> **Recorded data**:
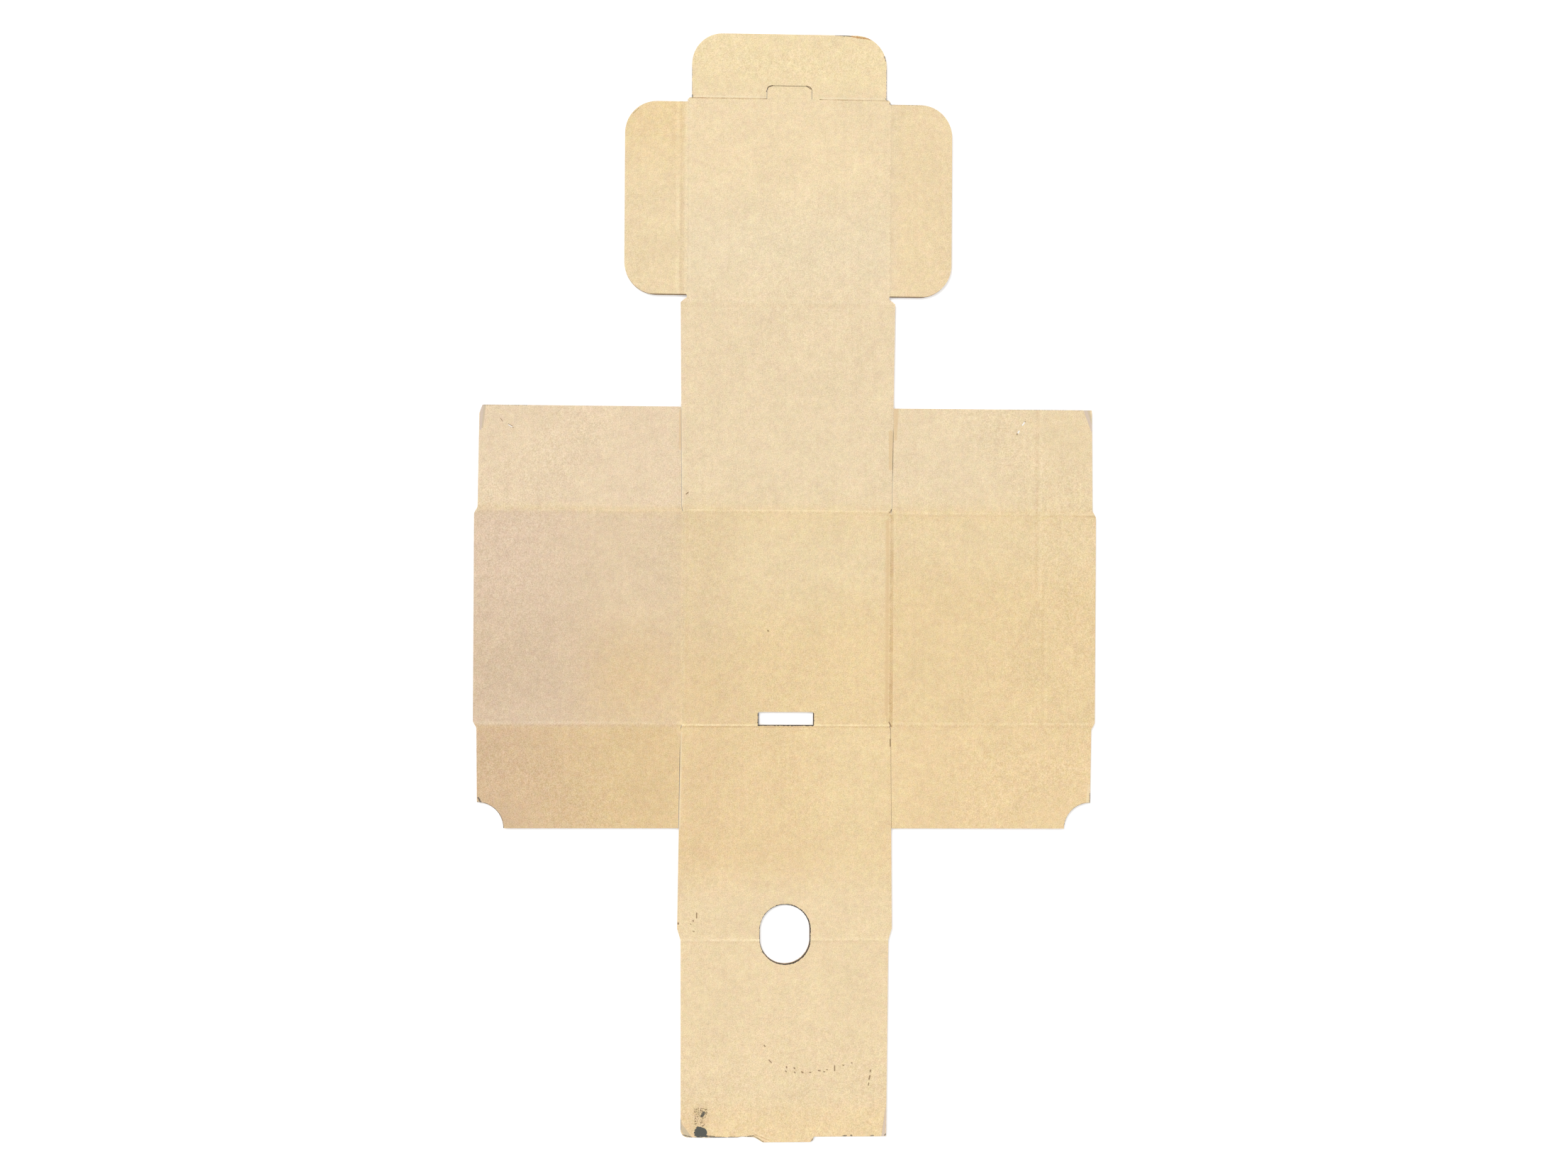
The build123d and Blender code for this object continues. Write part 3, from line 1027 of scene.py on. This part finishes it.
# %% Dark edges
dark_edges = [((44.7, -409.2), (46.9, -409.2), 0.35, 0.3), ((50.2, -409.1), (51.2, -409.1), 0.3, 0.3),
              ((65.2, -409.2), (67.6, -409.1), 0.15, 0.3), ((75.8, -409.0), (77.0, -407.9), 0.35, 0.3),
              ((77.6, -394.0), (77.5, -406.0), 0.0, 0.35),
              ((-57.0, -409.0), (-51.4, -409.4), 0.3, 0.3), ((-50.4, -409.7), (-45.0, -409.9), 0.1, 0.3),
              ((-41.0, -410.1), (-36.8, -410.0), 0.3, 0.3), ((-36.0, -409.9), (-28.0, -409.7), 0.1, 0.3),
              ((-27.0, -409.4), (-22.2, -409.0), 0.25, 0.3), ((20.6, -413.4), (22.6, -410.6), 0.15, 0.3),
              ((-75.4, -407.8), (-68.0, -410.0), 0.15, 0.3), ((-76.6, -403.8), (-76.8, -396.0), 0.1, 0.3),
              ((-21.9, -409.3), (-15.0, -413.5), 0.1, 0.3), ((34.0, 413.9), (46.0, 413.3), 0.2, 0.3),
              ((71.2, 398.6), (71.5, 397.4), 0.3, 0.2), ((71.9, 396.2), (72.2, 395.2), 0.3, 0.2),
              ((-72.5, 367.6), (-72.7, 366.2), 0.4, 0.3), ((72.5, 366.8), (73.4, 366.0), 0.4, 0.3),
              ((75.5, 363.7), (76.5, 362.6), 0.3, 0.3), ((-228.4, -156.7), (-226.2, -160.4), 0.4, 0.4),
              ((-229.0, -179.5), (-229.0, -179.4), 19.6, 0.3),
              ((229.0, -179.5), (229.0, -179.4), 19.4, 0.3),
              ((229.1, -153.0), (229.0, -159.5), 0.1, 0.3), ((-226.0, 135.1), (-193.5, 135.1), 0.1, 0.3),
              ((166.0, 135.1), (222.0, 135.1), 0.0, 0.35), ((77.0, 362.8), (104.0, 362.8), 0.0, 0.35),
              ((72.8, 389.0), (72.8, 367.0), 0.05, 0.3), ((-72.8, 388.0), (-72.8, 369.0), 0.0, 0.3),
              ((-16.8, -271.6), (-12.4, -275.4), 0.2, 0.3), ((229.6, 133.0), (230.2, 117.6), 0.15, 0.4)]
print(len(dark_edges), "dark edges")

# %% Scuffs and small tears
scuffs = [((-14.9, -341.4), (-14.2, -342.3), 0.3, 0.3), ((-11.2, -352.4), (-9.4, -354.4), 0.25, 0.3),
          ((1.9, -357.5), (2.1, -358.3), 0.35, 0.3), ((1.3, -360.7), (1.8, -361.2), 0.3, 0.3),
          ((7.6, -358.3), (8.1, -359.0), 0.35, 0.3), ((8.0, -361.6), (8.4, -362.1), 0.3, 0.3),
          ((13.4, -361.4), (14.3, -362.0), 0.35, 0.3), ((19.2, -361.9), (20.2, -361.9), 0.25, 0.3),
          ((25.9, -360.4), (27.1, -360.7), 0.35, 0.3), ((29.8, -361.4), (30.6, -361.4), 0.25, 0.3),
          ((32.0, -359.7), (32.6, -359.9), 0.25, 0.3), ((38.0, -357.0), (38.0, -360.6), 0.25, 0.4),
          ((44.2, -356.5), (44.7, -356.7), 0.3, 0.3), ((50.6, -354.8), (51.0, -355.0), 0.3, 0.3),
          ((64.9, -360.4), (64.7, -361.4), 0.3, 0.4), ((64.5, -364.5), (63.9, -367.0), 0.35, 0.4),
          ((63.6, -370.0), (63.4, -371.5), 0.25, 0.4), ((-13.8, -31.7), (-13.5, -32.1), 0.4, 0.3),
          ((-75.4, 69.8), (-73.9, 71.0), 0.25, 0.3), ((-79.5, -250.2), (-79.5, -250.7), 0.5, 0.3),
          ((-65.8, -242.6), (-65.8, -246.3), 0.25, 0.4), ((-68.4, -248.2), (-68.3, -248.8), 0.3, 0.3),
          ((-70.4, -250.6), (-69.9, -251.2), 0.1, 0.35), ((-68.4, -256.2), (-67.5, -256.5), 0.15, 0.4),
          ((-116.4, 353.2), (-112.2, 357.2), 0.0, 0.3), ((-213.4, 125.1), (-211.7, 122.7), 0.1, 0.25),
          ((-207.8, 121.0), (-204.6, 119.3), 0.1, 0.25), ((178.3, 125.8), (178.6, 126.2), 0.25, 0.25),
          ((172.8, 116.9), (172.4, 116.4), 0.3, 0.25), ((77.3, -99.9), (78.8, -102.8), 0.3, 0.3),
          ((-204.3, 118.3), (-203.9, 118.1), 0.15, 0.25),
          ((78.2, -112.6), (78.3, -118.0), 0.15, 0.4), ((78.2, 59.3), (76.8, 56.9), 0.15, 0.35)]
pale_tears = [((-207.5, 120.3), (-204.9, 118.7), 0.15, 0.25), ((176.7, 123.5), (178.0, 125.4), 0.35, 0.25),
              ((173.3, 117.6), (174.1, 119.0), 0.35, 0.25)]
peeled = [((46.0, 413.2), (61.0, 411.2), 0.25, 0.4), ((50.0, 412.6), (56.0, 412.0), 0.4, 0.4)]
print(len(scuffs), "scuffs and", len(pale_tears) + len(peeled), "strokes in the tears")

# %% Bent corners and rubbed slits
bands = [((-226.6, 136.5), (-228.2, 117.0), 1.5, 0.4, 0.6), ((74.9, -410.0), (76.5, -388.5), 1.4, 0.3, 0.1),
         ((223.6, 136.6), (229.4, 120.0), 1.3, 0.3, 0.9)]
bent = [((-224.8, 136.6), (-226.8, 118.0), 0.7, 0.4, 0.3), ((225.9, 136.6), (229.8, 123.0), 0.8, 0.3, 0.3),
        ((-77.4, -400.6), (-70.0, -410.4), 1.6, 0.3)]
rubbed = [((81.4, 134.0), (81.0, 112.0), 1.4, 0.9, 0.6), ((77.5, 117.0), (77.4, 90.0), 1.1, 0.9, 0.8),
          ((-79.8, 132.0), (-79.8, 104.0), 0.6, 1.2), ((75.4, 50.0), (75.4, -94.0), 0.6, 1.6)]
lips = [((-77.9, 62.0), (-78.9, 134.0), 0.3, 0.5), ((78.4, 56.0), (79.4, 86.0), 0.3, 0.5),
        ((-77.8, -108.0), (-78.8, -180.0), 0.3, 0.5), ((227.2, -161.0), (228.4, -147.0), 0.6, 0.8),
        ((-72.0, 366.9), (-18.0, 366.9), 0.25, 0.5), ((24.0, 366.9), (72.0, 366.9), 0.25, 0.5)]
print(len(bands) + len(bent), "strokes at the corners and", len(rubbed) + len(lips), "beside the slits")

# %% Dark rims of the slot, the hole and the lid's cuts
cut_rims = [((-20.5, -102.4), (20.5, -102.4), 0.4, 0.2), ((-20.6, -102.0), (-20.6, -93.5), 0.35, 0.2),
            ((20.6, -102.0), (20.7, -93.5), 0.35, 0.2), ((0.15, -262.2), (0.15, -255.2), 18.9, 0.3),
            ((0.3, -262.35), (0.3, -255.0), 18.95, 0.3)]
flap_rims = [((-116.0, 218.7), (-76.5, 218.7), 0.25, 0.25), ((76.5, 218.7), (116.0, 218.7), 0.2, 0.25),
             ((-17.2, 371.0), (-15.9, 374.4), 0.2, 0.25),
             ((-15.9, 374.4), (-12.6, 375.6), 0.25, 0.25), ((12.6, 375.6), (16.2, 373.4), 0.2, 0.25)]
print(len(cut_rims) + len(flap_rims), "dark rims")

# %% Drawing the marks
ragged_scale = 900.0
ragged_push = 1.2 * MM
speck_scale = 1250.0


def wear(tree, place, flat, zone, colour):
    """The marks of use in one zone, one kind after another, over the paper's colour."""
    wobble = node(tree, "TexNoise", noise_dimensions="3D")
    feed(tree, wobble.inputs["Vector"], place)
    wobble.inputs["Scale"].default_value = ragged_scale
    shift = node(tree, "VectorMath", wobble.outputs["Color"], (0.5, 0.5, 0.5), operation="SUBTRACT")
    push = node(tree, "VectorMath", shift.outputs[0], (ragged_push, ragged_push, 0), operation="MULTIPLY")
    ragged = node(tree, "VectorMath", flat, push.outputs[0], operation="ADD").outputs[0]
    specks = scaled(tree, noise(tree, place, speck_scale, 2.0, 2.0), 0.5, 0.56)
    patch_specks = scaled(tree, noise(tree, place, speck_scale, 2.0, 6.0), 0.36, 0.46)
    layers = [
        # tone, strength, strokes, the place that they are drawn on, specks
        (seen(213, 195, 181), 0.8, bands, flat, None),
        (seen(204, 188, 160), 0.75, bent, flat, None),
        (seen(224, 192, 146), 0.6, rubbed, ragged, None),
        (seen(250, 236, 204), 0.3, lips, flat, None),
        (seen(96, 72, 54), 0.85, flap_rims, flat, None),
        (seen(50, 50, 54), 0.97, cut_rims, ragged, None),
        (seen(190, 130, 70), 0.8, peeled, ragged, None),
        (seen(120, 88, 55), 0.75, scuffs, flat, None),
        (seen(252, 249, 244), 0.95, pale_tears, flat, None),
        (seen(84, 80, 78), 0.8, dark_edges, ragged, None),
        (seen(108, 82, 54), 0.9, smear, ragged, specks),
        (seen(88, 86, 80), 0.95, smear_patch, ragged, patch_specks),
        (seen(80, 84, 82), 0.97, blot, ragged, None),
    ]
    for tone, strength, lines, where, texture in layers:
        mask = strokes(tree, where, lines, zone)
        if not mask:
            continue
        factor = math_node(tree, "MULTIPLY", mask, strength)
        if texture:
            factor = math_node(tree, "MULTIPLY", factor, texture)
        colour = mix(tree, factor, colour, tone)
    return colour


# %% [markdown]
# One material for the whole inside paper would be simplest, but it can hold only so many strokes before
# the renderer runs out of room for them. So the inside paper has five zones, one to each row of panels,
# and each zone's material draws only the folds and marks that meet it. The noise follows the same
# coordinates in all five, so no border shows.
#
# Where the die cut through the papers, the cut faces are rough and darker than the flat ones. They have
# a material of their own, and the faces that get it are found by their direction: they stand upright.

# %% The papers get their materials
upright = 0.35
far = 1000.0
row_names = ("lid", "back", "base", "front", "roll_over")
borders = [far, *(place / MM for place in fold_places[1:]), -far]
zones = [("kraft_inside_" + row, (low, high))
         for row, low, high in zip(row_names, borders[1:], borders)]
cut_paper = kraft("kraft_cut_edge", seen(134, 108, 78))


def zone_of(height):
    """The number of the zone that a height on the sheet lies in."""
    return [low < height / MM <= high for _, (low, high) in zones].index(True)


def give_finishes(piece, finishes, zoned=False):
    """Gives flat faces their zone's finish or the only one, and upright faces that of cut paper."""
    piece.data.materials.clear()
    for finish in (*finishes, cut_paper):
        piece.data.materials.append(finish)
    for face in piece.data.polygons:
        flat_number = zone_of(face.center.y) if zoned else 0
        face.material_index = len(finishes) if abs(face.normal.z) < upright else flat_number


give_finishes(inside_liner, [kraft(name, zone=zone) for name, zone in zones], zoned=True)
give_finishes(fluted_medium, [kraft("kraft_medium", seen(206, 172, 126))])
give_finishes(outside_liner, [kraft("kraft_outside", seen(224, 192, 145))])
for finish in inside_liner.data.materials:
    print(finish.name, "has", len(finish.node_tree.nodes), "nodes")

# %% [markdown]
# ## Floor, light and camera
#
# The floor is plain and white, just under the board. It glows a little to the camera, so that it looks as
# white as the sky and still takes the board's shadow. A white sky gives most of the light, and a soft
# sun from the upper left gives the folds their thin shadows. Lamps round the board could do the same,
# but each would have to be placed. The camera sees the sky as plain white.

# %% What the camera sees
def seen_by_camera(tree):
    """1 for what the camera sees itself or in a mirror or through glass, 0 for all other light."""
    rays = node(tree, "LightPath").outputs
    indirect = math_node(tree, "MAXIMUM", rays["Is Glossy Ray"], rays["Is Transmission Ray"])
    return math_node(tree, "MAXIMUM", rays["Is Camera Ray"], indirect)


# %% The floor
floor_size = 12
floor_gap = 0.1 * MM
floor_glow = 0.3

bpy.ops.object.select_all(action="DESELECT")
bpy.ops.mesh.primitive_plane_add(size=floor_size, location=(0, 0, -floor_gap))
floor = bpy.context.object
floor.name = "floor"
floor_finish = bpy.data.materials.new("floor_white")
floor_finish.use_nodes = True
floor_tree = floor_finish.node_tree
floor_shader = floor_tree.nodes["Principled BSDF"]
floor_shader.inputs["Base Color"].default_value = (0.99, 0.99, 0.99, 1)
floor_shader.inputs["Roughness"].default_value = 0.9
floor_shader.inputs["Specular IOR Level"].default_value = 0.1
floor_shader.inputs["Emission Color"].default_value = (1, 1, 1, 1)
glow = math_node(floor_tree, "MULTIPLY", seen_by_camera(floor_tree), floor_glow)
feed(floor_tree, floor_shader.inputs["Emission Strength"], glow)
floor.data.materials.append(floor_finish)
floor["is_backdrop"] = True
print("The floor lies", round(floor_gap / MM, 2), "mm under the board")

# %% The light
sky_strength = 0.70
sun_share = 0.30
sun_height = math.radians(62)
sun_bearing = math.radians(135)

world = bpy.data.worlds.new("studio")
bpy.context.scene.world = world
world.use_nodes = True
sky = world.node_tree
background = sky.nodes["Background"]
background.inputs["Color"].default_value = (1, 1, 1, 1)
feed(sky, background.inputs["Strength"], scaled(sky, seen_by_camera(sky), 0.0, 1.0, sky_strength, 1.0))
sun = bpy.data.lights.new("sun", "SUN")
sun.energy = sun_share * math.pi / math.sin(sun_height)
sun.angle = math.radians(15)
lamp = bpy.data.objects.new("sun", sun)
bpy.context.scene.collection.objects.link(lamp)
lamp.matrix_world = (Matrix.Rotation(sun_bearing - math.pi / 2, 4, "Z")
                     @ Matrix.Rotation(-(math.pi / 2 - sun_height), 4, "X"))
print("The sun gives", sun_share, "of the light and the sky", sky_strength)

# %% [markdown]
# The photo looks straight down from about a metre and a half, turned a hair against the blank, with
# the blank's right side a little farther away. One of its pixels is 0.53 mm on the board. A camera could
# be turned by three angles of its own, but here it is turned round the point that it looks at, so the
# point stays in the middle of the picture.

# %% The camera
photo_width = 2212
pixel_size = 0.5298 * MM
distance = 1.55
yaw = math.radians(2.565)
pitch = math.radians(0.067)
roll = math.radians(0.327)
aim_x, aim_y = -1.96 * MM, 0.16 * MM

view = bpy.data.cameras.new("camera")
view.sensor_width = 36.0
view.lens = view.sensor_width * distance / (photo_width * pixel_size)
camera = bpy.data.objects.new("camera", view)
bpy.context.scene.collection.objects.link(camera)
turned = Matrix.Rotation(-yaw, 4, "Y") @ Matrix.Rotation(pitch, 4, "X") @ Matrix.Rotation(roll, 4, "Z")
aim = Matrix.Translation((aim_x, aim_y, board))
camera.matrix_world = aim @ turned @ Matrix.Translation((0, 0, distance))
bpy.context.scene.camera = camera
bpy.context.scene.view_settings.view_transform = "Standard"
print("The camera's lens is", round(view.lens, 1), "mm")

# %% Sizes for the record, and the end
low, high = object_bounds()
print("Visual box", [round(v / MM, 2) for v in low], [round(v / MM, 2) for v in high])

> **What the exercise asks**: Choose all lines containing the string "scene" and copy them out.

> **Reply**:
The build123d and Blender code for this object continues. Write part 3, from line 1027 of scene.py on. This part finishes it.
bpy.context.scene.world = world
bpy.context.scene.collection.objects.link(lamp)
bpy.context.scene.collection.objects.link(camera)
bpy.context.scene.camera = camera
bpy.context.scene.view_settings.view_transform = "Standard"